+++ Information shown

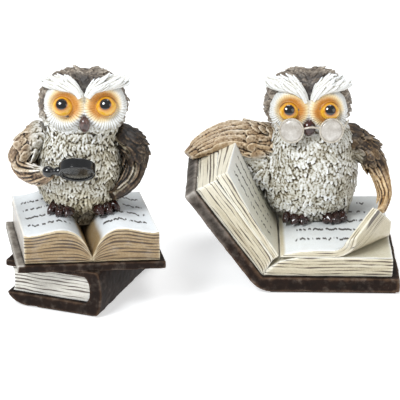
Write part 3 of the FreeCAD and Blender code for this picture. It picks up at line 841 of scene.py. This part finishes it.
def shag(tree, centre, levels, gap, rng, length, width, within):
    """Rows of ragged tufts all round at the levels, a gap apart, lying downwards and straying. Each tuft is a
    few strands that fan out from one root."""
    girth, strands, stray, thick, lift = 2 * math.pi * 26, 4, 0.55, 0.7, 0.45
    roots, aims, ups, size = [], [], [], []
    for row, z in enumerate(levels):
        around = int(girth / gap)
        for k in range(around):
            a = 2 * math.pi * (k + 0.5 * (row % 2) + rng.uniform(-0.35, 0.35)) / around
            d = (math.cos(a), math.sin(a), 0.0)
            p, n = cast(tree, (*centre, z + rng.uniform(-1.8, 1.8)), d)
            if p is None or abs(n[2]) > 0.93 or not within(p):
                continue
            across = unit(np.cross(n, [0, 0, 1.0]))
            aim = np.array([0, 0, -1.0]) + across * rng.normal(0, stray)
            up = n + rng.normal(0, 0.1, 3)
            big = rng.uniform(0.6, 1.35)
            for j in range(strands):
                fan = (j - (strands - 1) / 2) + rng.uniform(-0.2, 0.2)
                roots.append(p - n * 0.35 + across * fan * width * 0.9)
                ups.append(unit(up + across * (fan * 0.16 + rng.normal(0, 0.1))))
                aims.append(aim + across * fan * 0.24)
                size.append(big * (rng.uniform(0.75, 1.1) - 0.08 * abs(fan)))
    size = np.array(size)
    return petals(roots, aims, ups, length * size, width * (0.5 + 0.5 * size), thick, lift)[0]


def collar_of(name, centre, top):
    """What fills the step between the breast and the head."""
    lo, hi = node_box(f"{name}_owl_body")
    radius = (hi[0] - lo[0]) / 2 * 0.76
    middle = centre_of(f"{name}_owl_head")[:2]
    path = [(*centre, top - 6), (*centre, top - 0.5), (*middle, top + 5), (*middle, top + 9)]
    wide, deep = [radius * 0.98, radius, 23.0, 23.0], [radius * 0.98, radius, 19.5, 18.0]
    return ribbons([path], (0, 1.0, 0), wide, deep, 48)


def armpit_of(centre, low):
    """The fluff under the raised wing."""
    t = np.linspace(0, 1, 6)
    path = np.array([centre[0] - 24, centre[1] - 7, low + 33]) + np.array([-21.0, 0, 17.0]) * t[:, None]
    wide = np.interp(t, [0, 1], [11, 7])
    return ribbons([path], (0, 1.0, 0), wide, wide * 0.8, 24)


# How each owl's breast is feathered: where the lowest row is, from row to row and from tuft to tuft, the
# tufts' length and half width, how much painted shade darkens it low down, how much darker its tone is all
# over, and how high the soot reaches.
BREASTS = {
    "lens": {"start": 8.5, "rows": 3.0, "gap": 4.6, "length": 7.6, "width": 1.05, "low": 1.0, "all": 0.3,
             "soot": 19},
    "specs": {"start": 8.0, "rows": 3.5, "gap": 6.2, "length": 8.4, "width": 1.6, "low": 0.2, "all": 0.0,
              "soot": 15},
}


def body_look(name, seed, face):
    """The breast: shaggy feathers up under the face. Browner and darker behind, and low down and to the right as
    painted shade.
    """
    node, breast = f"{name}_owl_body", BREASTS[name]
    lo, hi = node_box(node)
    rng = np.random.default_rng(seed)
    cx, cy = (lo[0] + hi[0]) / 2, (lo[1] + hi[1]) / 2
    chin = face[2] - CHIN_DROP

    def within(p):
        return p[2] < hi[2] + 0.5 or (p[2] < chin and p[1] < face[1] + 16)

    levels = np.arange(lo[2] + breast["start"], hi[2] + 9.0, breast["rows"])
    extra = [collar_of(name, (cx, cy), hi[2])]
    fluff = [armpit_of((cx, cy), lo[2])] if name == "specs" else []
    tree = tree_of([cad_mesh(node), cad_mesh(f"{name}_owl_head")] + extra + fluff)
    tufts = shag(tree, (cx, cy), levels, breast["gap"], rng, breast["length"], breast["width"], within)
    skin = Skin([cad_mesh(node)] + extra + [tufts] + fluff, 0.42)
    skin.push(0.2 * noise(skin.co, 1.5, seed) + 0.12 * noise(skin.co, 0.8, seed + 1))
    relief = 1.1 * skin.relief(6, 0.3) + 0.4 * skin.relief(22, 0.8) + 0.06
    relief = deepened(relief, 2.0) + 0.3 * noise(skin.co, 5.0, seed + 5)
    x, y, z = skin.co.T
    # Painted shade: more olive low down and to the right, away from the key lamp. Behind, and all over on the
    # lens owl, the olive is the feathers' own tone.
    tone_and_shade = ramp(hi[2] - z, 24, 58) * breast["low"] + ramp(x - cx, 4, 26) * 0.35 + breast["all"]
    tone_and_shade = tone_and_shade + ramp(y - cy, -4, 14) * 0.8 + 0.45 * noise(skin.co, 8.0, seed) - 0.05
    dark = ramp(lo[2] + breast["soot"] - z, 0, 9) * 0.55 + ramp(y - cy, 4, 22) * 0.45
    skin.piece(node, "belly_feathers", BELLY, relief=relief, zone=tone_and_shade, patch=dark)


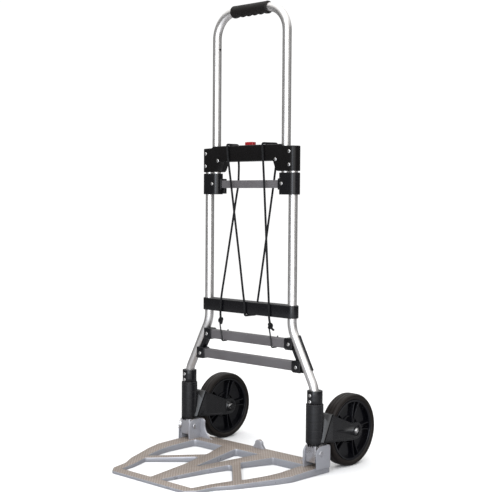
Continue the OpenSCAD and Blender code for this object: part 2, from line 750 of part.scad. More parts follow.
module bungee_knots() color("#151515") for (p = knot_at) translate(p) {
    sphere(r = 6);
    translate([0, 0, -7]) cylinder(r = 4, h = 5);
    translate([0, 0, 2]) cylinder(r = 3.4, h = 4);
}

// A wire hook from the knot down the front of the upper brace bar, round its underside and up behind it
function hook_route(top, x, front, low, turn = 3) = concat(
    [top, [x, front - 2.5, top.z - 14], [x, front, low + 14]],
    [for (a = [0 : 22.5 : 90]) [x, front + turn - turn * cos(a), low + turn - turn * sin(a)]],
    [for (a = [0 : 22.5 : 90]) [x, turn * sin(a) - front - turn, low + turn - turn * cos(a)]],
    [[x, -front, low + 14], [x, -front, low + 30]]
);

module bungee_hook(p, x) swept(
    hook_route([p.x, p.y, p.z - 6.5], x, -brace_d / 2 - 2.2, brace_upper_z - brace_w / 2 - 2.2), wire_r);

module bungee_hook_left() color("silver") bungee_hook(knot_at[0], -97);
module bungee_hook_right() color("silver") bungee_hook(knot_at[1], 97);

frame_tube_left();
frame_tube_right();
crosshead_front();
crosshead_rear();
crosshead_rivets();
release_button();
button_spring();
lock_pin_left();
lock_pin_right();
lower_crossbar();
gusset_left();
gusset_right();
brace_bar_upper();
brace_bar_lower();
brace_rivets();
sleeve_collar_left();
sleeve_collar_right();
collar_rivets();
knuckle_left();
knuckle_right();
handle_tube();
handle_grip();
slider_bracket_left();
slider_bracket_right();
slider_bar();
slider_screws();
toe_plate();
hinge_pin_left();
hinge_pin_right();
fold_gear_left();
fold_gear_right();
swivel_gear_left();
swivel_gear_right();
wheel_fork_left();
wheel_fork_right();
axle_bolt_left();
axle_bolt_right();
axle_nut_left();
axle_nut_right();
axle_spacers_left();
axle_spacers_right();
wheel_rim_left();
wheel_rim_right();
tyre_left();
tyre_right();
bungee_cord();
bungee_knots();
bungee_hook_left();
bungee_hook_right();
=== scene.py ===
from math import acos, cos, dist, exp, pi, radians, sin, sqrt, tan

import bmesh
import bpy
from mathutils import Matrix, Vector
from mathutils.geometry import tessellate_polygon


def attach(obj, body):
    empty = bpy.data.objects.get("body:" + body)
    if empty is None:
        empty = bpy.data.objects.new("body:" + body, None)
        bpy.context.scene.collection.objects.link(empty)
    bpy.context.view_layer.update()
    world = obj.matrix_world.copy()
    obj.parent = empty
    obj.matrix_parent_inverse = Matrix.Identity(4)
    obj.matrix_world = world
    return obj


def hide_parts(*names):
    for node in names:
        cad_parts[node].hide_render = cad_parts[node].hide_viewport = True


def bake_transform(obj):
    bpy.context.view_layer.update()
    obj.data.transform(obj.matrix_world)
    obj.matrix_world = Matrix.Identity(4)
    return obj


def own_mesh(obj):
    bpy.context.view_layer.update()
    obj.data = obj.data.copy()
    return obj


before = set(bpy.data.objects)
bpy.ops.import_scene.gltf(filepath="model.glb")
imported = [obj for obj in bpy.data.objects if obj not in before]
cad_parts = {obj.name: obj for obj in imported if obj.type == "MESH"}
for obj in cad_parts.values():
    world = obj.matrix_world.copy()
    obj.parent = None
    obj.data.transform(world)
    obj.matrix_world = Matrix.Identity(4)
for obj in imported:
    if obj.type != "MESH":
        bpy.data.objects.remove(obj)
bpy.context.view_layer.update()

# Lengths are in millimetres, as in the CAD part, and Shape.object() turns them into metres. Most
# shapes are drawn for the right side, at x > 0, and Shape.on() places or mirrors them.
MM = 0.001
SIDES = ("left", "right")

# Frame and handle tubes
TUBE_R, BORE_R = 12.5, 10.9
FRAME_X, SLEEVE_X, HANDLE_X = 161.5, 245.0, 134.5
FRAME_TOP, FRAME_FOOT = 881.0, 79.6
BEND_R, SPLAY_DEG = 80.0, 28
SPLAY = radians(SPLAY_DEG)
TANGENT = BEND_R * tan(SPLAY / 2)
KINK_Z = 384.0
KINK_LOW_Z = KINK_Z - (SLEEVE_X - FRAME_X) / tan(SPLAY)
HANDLE_Z, HANDLE_BEND, HANDLE_FOOT = 1266.0, 71.0, 757.0
LOCK_Z, HANDLE_TRAVEL = 865.0, 300.0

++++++

- Short task
Every line from the one containing "module bungee_hook(p, x)" through the one containing "obj.data = obj.data.copy()" is to be given again exactly, both ends included, and no line outside that range.

- Solved exercise
module bungee_hook(p, x) swept(
    hook_route([p.x, p.y, p.z - 6.5], x, -brace_d / 2 - 2.2, brace_upper_z - brace_w / 2 - 2.2), wire_r);

module bungee_hook_left() color("silver") bungee_hook(knot_at[0], -97);
module bungee_hook_right() color("silver") bungee_hook(knot_at[1], 97);

frame_tube_left();
frame_tube_right();
crosshead_front();
crosshead_rear();
crosshead_rivets();
release_button();
button_spring();
lock_pin_left();
lock_pin_right();
lower_crossbar();
gusset_left();
gusset_right();
brace_bar_upper();
brace_bar_lower();
brace_rivets();
sleeve_collar_left();
sleeve_collar_right();
collar_rivets();
knuckle_left();
knuckle_right();
handle_tube();
handle_grip();
slider_bracket_left();
slider_bracket_right();
slider_bar();
slider_screws();
toe_plate();
hinge_pin_left();
hinge_pin_right();
fold_gear_left();
fold_gear_right();
swivel_gear_left();
swivel_gear_right();
wheel_fork_left();
wheel_fork_right();
axle_bolt_left();
axle_bolt_right();
axle_nut_left();
axle_nut_right();
axle_spacers_left();
axle_spacers_right();
wheel_rim_left();
wheel_rim_right();
tyre_left();
tyre_right();
bungee_cord();
bungee_knots();
bungee_hook_left();
bungee_hook_right();
=== scene.py ===
from math import acos, cos, dist, exp, pi, radians, sin, sqrt, tan

import bmesh
import bpy
from mathutils import Matrix, Vector
from mathutils.geometry import tessellate_polygon


def attach(obj, body):
    empty = bpy.data.objects.get("body:" + body)
    if empty is None:
        empty = bpy.data.objects.new("body:" + body, None)
        bpy.context.scene.collection.objects.link(empty)
    bpy.context.view_layer.update()
    world = obj.matrix_world.copy()
    obj.parent = empty
    obj.matrix_parent_inverse = Matrix.Identity(4)
    obj.matrix_world = world
    return obj


def hide_parts(*names):
    for node in names:
        cad_parts[node].hide_render = cad_parts[node].hide_viewport = True


def bake_transform(obj):
    bpy.context.view_layer.update()
    obj.data.transform(obj.matrix_world)
    obj.matrix_world = Matrix.Identity(4)
    return obj


def own_mesh(obj):
    bpy.context.view_layer.update()
    obj.data = obj.data.copy()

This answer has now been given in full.